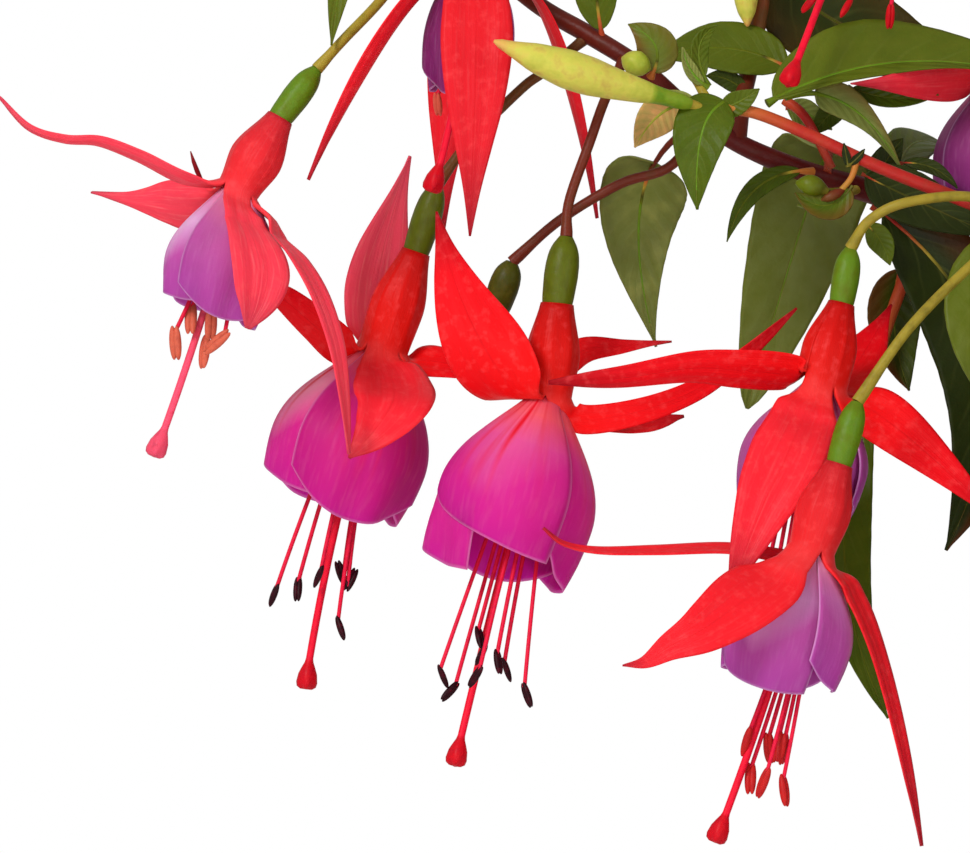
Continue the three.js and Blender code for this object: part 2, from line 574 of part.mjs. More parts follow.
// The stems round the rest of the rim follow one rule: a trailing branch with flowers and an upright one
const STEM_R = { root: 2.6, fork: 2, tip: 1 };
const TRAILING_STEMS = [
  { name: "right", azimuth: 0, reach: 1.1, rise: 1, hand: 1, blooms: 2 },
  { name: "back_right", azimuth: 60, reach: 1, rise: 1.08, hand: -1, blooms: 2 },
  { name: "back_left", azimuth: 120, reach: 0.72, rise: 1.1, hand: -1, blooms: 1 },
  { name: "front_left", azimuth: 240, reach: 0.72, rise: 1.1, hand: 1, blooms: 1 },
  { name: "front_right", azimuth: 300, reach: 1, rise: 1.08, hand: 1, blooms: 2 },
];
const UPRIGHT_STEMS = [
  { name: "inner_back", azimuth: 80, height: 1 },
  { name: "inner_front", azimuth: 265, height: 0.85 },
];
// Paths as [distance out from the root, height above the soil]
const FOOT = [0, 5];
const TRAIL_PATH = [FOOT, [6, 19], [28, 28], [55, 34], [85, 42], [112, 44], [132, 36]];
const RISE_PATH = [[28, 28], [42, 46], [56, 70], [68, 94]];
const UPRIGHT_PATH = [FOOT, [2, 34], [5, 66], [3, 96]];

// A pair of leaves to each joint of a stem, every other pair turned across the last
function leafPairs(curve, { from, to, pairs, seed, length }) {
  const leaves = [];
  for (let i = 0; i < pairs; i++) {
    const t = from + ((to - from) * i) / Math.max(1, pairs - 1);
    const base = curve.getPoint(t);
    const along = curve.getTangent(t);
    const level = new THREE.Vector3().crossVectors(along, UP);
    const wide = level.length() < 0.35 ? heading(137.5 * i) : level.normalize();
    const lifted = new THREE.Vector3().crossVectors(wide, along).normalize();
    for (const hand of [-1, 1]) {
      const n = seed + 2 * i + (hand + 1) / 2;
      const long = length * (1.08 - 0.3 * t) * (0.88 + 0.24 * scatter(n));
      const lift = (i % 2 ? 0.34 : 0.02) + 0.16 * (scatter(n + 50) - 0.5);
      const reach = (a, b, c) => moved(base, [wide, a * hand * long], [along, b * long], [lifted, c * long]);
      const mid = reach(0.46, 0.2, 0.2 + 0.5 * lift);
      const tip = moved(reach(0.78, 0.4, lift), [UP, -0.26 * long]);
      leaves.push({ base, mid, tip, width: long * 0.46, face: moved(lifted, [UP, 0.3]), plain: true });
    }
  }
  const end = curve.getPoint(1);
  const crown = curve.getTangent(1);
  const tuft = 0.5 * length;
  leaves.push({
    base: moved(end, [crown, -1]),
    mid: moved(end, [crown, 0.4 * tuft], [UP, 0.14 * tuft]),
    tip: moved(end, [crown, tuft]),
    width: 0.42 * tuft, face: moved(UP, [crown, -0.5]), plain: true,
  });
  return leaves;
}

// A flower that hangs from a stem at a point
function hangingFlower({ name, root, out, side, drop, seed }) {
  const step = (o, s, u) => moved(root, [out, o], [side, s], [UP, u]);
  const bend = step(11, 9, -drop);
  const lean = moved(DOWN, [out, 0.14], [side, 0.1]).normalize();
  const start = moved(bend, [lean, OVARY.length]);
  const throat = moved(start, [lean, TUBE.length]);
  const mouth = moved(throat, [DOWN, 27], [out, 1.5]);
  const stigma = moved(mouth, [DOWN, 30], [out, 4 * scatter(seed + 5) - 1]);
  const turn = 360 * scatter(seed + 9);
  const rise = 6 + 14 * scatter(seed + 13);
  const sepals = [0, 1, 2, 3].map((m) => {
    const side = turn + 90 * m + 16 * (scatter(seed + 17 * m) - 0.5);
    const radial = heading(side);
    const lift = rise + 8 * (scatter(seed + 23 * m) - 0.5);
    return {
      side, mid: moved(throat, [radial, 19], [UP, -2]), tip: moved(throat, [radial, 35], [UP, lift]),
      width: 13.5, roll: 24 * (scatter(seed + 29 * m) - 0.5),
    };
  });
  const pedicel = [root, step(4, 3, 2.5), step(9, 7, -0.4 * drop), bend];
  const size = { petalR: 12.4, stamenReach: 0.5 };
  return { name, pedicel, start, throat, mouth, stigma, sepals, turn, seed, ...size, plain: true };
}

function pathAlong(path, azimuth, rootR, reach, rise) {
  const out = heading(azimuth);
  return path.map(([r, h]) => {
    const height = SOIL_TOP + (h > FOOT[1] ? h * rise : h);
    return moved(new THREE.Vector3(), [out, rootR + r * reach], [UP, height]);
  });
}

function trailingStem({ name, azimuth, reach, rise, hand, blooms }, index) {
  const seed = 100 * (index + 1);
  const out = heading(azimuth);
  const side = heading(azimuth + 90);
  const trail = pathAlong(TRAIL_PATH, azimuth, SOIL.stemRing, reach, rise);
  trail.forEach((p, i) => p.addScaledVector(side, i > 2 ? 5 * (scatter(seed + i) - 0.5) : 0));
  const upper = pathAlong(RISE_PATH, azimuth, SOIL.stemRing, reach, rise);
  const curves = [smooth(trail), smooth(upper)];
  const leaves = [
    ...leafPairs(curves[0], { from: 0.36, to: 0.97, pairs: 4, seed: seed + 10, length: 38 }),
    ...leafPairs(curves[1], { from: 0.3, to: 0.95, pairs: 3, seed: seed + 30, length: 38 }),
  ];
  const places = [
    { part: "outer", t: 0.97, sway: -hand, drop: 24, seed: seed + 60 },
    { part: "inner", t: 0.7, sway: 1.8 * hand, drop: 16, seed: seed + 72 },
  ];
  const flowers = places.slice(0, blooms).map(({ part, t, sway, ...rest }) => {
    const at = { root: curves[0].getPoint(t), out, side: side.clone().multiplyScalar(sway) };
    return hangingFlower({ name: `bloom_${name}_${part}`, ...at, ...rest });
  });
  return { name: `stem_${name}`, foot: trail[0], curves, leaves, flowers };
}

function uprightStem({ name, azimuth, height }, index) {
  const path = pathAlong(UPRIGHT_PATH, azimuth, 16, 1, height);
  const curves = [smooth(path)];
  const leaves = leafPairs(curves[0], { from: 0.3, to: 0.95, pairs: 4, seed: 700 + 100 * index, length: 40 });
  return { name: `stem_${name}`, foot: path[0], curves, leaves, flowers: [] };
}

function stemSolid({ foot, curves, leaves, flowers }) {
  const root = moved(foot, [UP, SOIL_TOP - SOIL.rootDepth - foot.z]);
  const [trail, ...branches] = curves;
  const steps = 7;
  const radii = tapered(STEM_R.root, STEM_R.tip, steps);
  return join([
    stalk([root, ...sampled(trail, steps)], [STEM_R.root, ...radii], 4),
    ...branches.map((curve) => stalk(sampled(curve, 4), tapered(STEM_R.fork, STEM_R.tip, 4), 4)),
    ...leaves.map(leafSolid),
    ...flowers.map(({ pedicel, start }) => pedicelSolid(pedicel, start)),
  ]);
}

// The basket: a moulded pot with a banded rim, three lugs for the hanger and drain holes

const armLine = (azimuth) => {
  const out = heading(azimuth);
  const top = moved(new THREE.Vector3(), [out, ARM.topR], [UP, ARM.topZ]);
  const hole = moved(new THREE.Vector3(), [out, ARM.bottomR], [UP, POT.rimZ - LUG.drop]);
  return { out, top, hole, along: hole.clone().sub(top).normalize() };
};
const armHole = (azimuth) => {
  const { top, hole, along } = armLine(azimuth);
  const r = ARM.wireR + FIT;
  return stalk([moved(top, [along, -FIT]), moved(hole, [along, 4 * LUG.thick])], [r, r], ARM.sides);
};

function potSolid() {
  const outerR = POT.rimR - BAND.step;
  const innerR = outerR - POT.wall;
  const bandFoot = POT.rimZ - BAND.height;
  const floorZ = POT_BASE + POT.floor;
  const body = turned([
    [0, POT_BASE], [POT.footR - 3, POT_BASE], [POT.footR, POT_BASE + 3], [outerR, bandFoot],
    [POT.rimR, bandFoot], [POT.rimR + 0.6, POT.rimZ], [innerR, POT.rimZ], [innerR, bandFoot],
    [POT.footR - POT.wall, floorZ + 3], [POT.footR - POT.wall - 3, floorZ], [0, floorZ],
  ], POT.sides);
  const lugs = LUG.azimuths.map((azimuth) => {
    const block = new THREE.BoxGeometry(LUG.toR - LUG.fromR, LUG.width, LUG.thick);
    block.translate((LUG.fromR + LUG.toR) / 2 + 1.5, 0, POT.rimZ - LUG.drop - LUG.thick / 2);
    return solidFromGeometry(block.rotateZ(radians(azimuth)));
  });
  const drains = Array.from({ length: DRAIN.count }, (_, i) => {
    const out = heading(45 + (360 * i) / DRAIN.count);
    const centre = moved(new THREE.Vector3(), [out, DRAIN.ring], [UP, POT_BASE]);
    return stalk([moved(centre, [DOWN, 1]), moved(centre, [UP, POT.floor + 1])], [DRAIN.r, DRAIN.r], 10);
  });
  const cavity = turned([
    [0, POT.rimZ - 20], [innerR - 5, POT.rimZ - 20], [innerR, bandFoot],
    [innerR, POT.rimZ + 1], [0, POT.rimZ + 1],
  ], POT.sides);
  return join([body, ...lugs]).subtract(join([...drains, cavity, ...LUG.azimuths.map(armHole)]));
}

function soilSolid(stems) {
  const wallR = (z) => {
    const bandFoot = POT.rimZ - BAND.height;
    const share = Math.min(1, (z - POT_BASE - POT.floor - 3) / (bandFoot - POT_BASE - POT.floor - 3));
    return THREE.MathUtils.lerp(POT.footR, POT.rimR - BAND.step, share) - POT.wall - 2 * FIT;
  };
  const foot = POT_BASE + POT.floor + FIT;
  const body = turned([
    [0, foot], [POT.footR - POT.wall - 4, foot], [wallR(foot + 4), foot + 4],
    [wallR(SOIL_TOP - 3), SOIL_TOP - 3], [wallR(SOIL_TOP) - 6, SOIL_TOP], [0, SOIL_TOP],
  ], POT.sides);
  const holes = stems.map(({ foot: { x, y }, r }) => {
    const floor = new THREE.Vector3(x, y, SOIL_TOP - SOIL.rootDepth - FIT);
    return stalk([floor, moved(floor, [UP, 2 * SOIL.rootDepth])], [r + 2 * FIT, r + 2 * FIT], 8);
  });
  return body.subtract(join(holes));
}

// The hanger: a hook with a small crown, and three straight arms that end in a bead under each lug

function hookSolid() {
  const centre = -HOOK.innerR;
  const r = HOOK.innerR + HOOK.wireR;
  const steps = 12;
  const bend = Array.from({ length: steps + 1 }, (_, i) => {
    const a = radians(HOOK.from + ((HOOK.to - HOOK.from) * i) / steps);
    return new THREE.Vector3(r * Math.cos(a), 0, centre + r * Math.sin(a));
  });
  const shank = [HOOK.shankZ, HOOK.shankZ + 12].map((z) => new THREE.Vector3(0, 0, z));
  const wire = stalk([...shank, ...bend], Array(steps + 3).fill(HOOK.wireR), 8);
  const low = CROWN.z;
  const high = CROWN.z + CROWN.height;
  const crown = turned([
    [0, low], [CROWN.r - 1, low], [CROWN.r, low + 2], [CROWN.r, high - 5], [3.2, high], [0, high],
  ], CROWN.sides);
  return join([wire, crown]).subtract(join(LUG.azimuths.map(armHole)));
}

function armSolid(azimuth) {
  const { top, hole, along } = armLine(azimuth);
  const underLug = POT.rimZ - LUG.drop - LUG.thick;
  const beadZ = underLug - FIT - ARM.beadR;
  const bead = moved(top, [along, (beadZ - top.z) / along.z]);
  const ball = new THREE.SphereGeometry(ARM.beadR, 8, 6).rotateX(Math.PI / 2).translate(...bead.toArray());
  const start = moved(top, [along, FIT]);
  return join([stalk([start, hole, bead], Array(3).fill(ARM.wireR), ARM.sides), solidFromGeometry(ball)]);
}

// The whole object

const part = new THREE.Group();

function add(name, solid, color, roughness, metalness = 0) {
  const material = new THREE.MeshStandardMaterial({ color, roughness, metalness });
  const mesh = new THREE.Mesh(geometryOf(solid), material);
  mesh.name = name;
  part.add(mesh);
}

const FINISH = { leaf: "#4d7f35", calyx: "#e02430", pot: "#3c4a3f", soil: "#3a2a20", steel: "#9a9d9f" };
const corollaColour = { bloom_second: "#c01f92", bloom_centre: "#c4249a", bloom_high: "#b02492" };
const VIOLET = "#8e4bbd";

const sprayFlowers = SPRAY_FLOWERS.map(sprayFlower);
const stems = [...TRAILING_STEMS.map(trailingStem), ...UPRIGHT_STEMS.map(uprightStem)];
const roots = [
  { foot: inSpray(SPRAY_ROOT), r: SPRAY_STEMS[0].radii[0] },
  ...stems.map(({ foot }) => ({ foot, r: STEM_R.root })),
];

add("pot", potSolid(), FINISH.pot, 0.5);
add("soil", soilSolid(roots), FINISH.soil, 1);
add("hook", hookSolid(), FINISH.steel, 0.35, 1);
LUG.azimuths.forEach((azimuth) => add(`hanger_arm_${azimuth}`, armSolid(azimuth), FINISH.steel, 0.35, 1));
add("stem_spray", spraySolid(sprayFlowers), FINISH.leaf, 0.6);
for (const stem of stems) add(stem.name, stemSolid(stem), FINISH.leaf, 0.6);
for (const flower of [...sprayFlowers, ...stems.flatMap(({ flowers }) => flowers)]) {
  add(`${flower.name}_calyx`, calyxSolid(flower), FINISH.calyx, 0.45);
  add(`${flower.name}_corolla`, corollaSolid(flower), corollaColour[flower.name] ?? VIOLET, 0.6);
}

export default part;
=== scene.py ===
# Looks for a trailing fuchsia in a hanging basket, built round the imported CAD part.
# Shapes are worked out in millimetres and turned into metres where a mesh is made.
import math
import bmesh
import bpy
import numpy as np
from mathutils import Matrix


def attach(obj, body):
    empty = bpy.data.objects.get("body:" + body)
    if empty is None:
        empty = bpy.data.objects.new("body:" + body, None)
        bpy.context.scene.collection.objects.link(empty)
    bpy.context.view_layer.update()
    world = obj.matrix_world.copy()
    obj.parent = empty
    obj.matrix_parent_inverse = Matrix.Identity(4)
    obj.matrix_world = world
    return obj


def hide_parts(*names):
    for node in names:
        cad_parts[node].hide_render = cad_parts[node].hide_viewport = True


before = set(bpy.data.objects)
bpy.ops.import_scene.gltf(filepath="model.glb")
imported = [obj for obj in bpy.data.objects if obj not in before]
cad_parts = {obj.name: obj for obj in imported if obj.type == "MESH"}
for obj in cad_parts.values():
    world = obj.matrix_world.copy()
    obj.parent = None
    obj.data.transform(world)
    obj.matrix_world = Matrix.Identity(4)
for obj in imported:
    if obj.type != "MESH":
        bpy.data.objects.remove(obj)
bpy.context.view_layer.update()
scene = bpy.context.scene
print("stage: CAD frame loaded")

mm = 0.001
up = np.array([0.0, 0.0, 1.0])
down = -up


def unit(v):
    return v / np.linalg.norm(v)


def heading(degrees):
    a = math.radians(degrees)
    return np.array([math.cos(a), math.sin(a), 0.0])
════
(THE TASK) Exactly and exclusively, reproduce the lines that start at the line containing "potSolid(), FINISH.pot, 0.5);" and end at the line containing "imported = [obj", inclusive of both.

(REPLY)
add("pot", potSolid(), FINISH.pot, 0.5);
add("soil", soilSolid(roots), FINISH.soil, 1);
add("hook", hookSolid(), FINISH.steel, 0.35, 1);
LUG.azimuths.forEach((azimuth) => add(`hanger_arm_${azimuth}`, armSolid(azimuth), FINISH.steel, 0.35, 1));
add("stem_spray", spraySolid(sprayFlowers), FINISH.leaf, 0.6);
for (const stem of stems) add(stem.name, stemSolid(stem), FINISH.leaf, 0.6);
for (const flower of [...sprayFlowers, ...stems.flatMap(({ flowers }) => flowers)]) {
  add(`${flower.name}_calyx`, calyxSolid(flower), FINISH.calyx, 0.45);
  add(`${flower.name}_corolla`, corollaSolid(flower), corollaColour[flower.name] ?? VIOLET, 0.6);
}

export default part;
=== scene.py ===
# Looks for a trailing fuchsia in a hanging basket, built round the imported CAD part.
# Shapes are worked out in millimetres and turned into metres where a mesh is made.
import math
import bmesh
import bpy
import numpy as np
from mathutils import Matrix


def attach(obj, body):
    empty = bpy.data.objects.get("body:" + body)
    if empty is None:
        empty = bpy.data.objects.new("body:" + body, None)
        bpy.context.scene.collection.objects.link(empty)
    bpy.context.view_layer.update()
    world = obj.matrix_world.copy()
    obj.parent = empty
    obj.matrix_parent_inverse = Matrix.Identity(4)
    obj.matrix_world = world
    return obj


def hide_parts(*names):
    for node in names:
        cad_parts[node].hide_render = cad_parts[node].hide_viewport = True


before = set(bpy.data.objects)
bpy.ops.import_scene.gltf(filepath="model.glb")
imported = [obj for obj in bpy.data.objects if obj not in before]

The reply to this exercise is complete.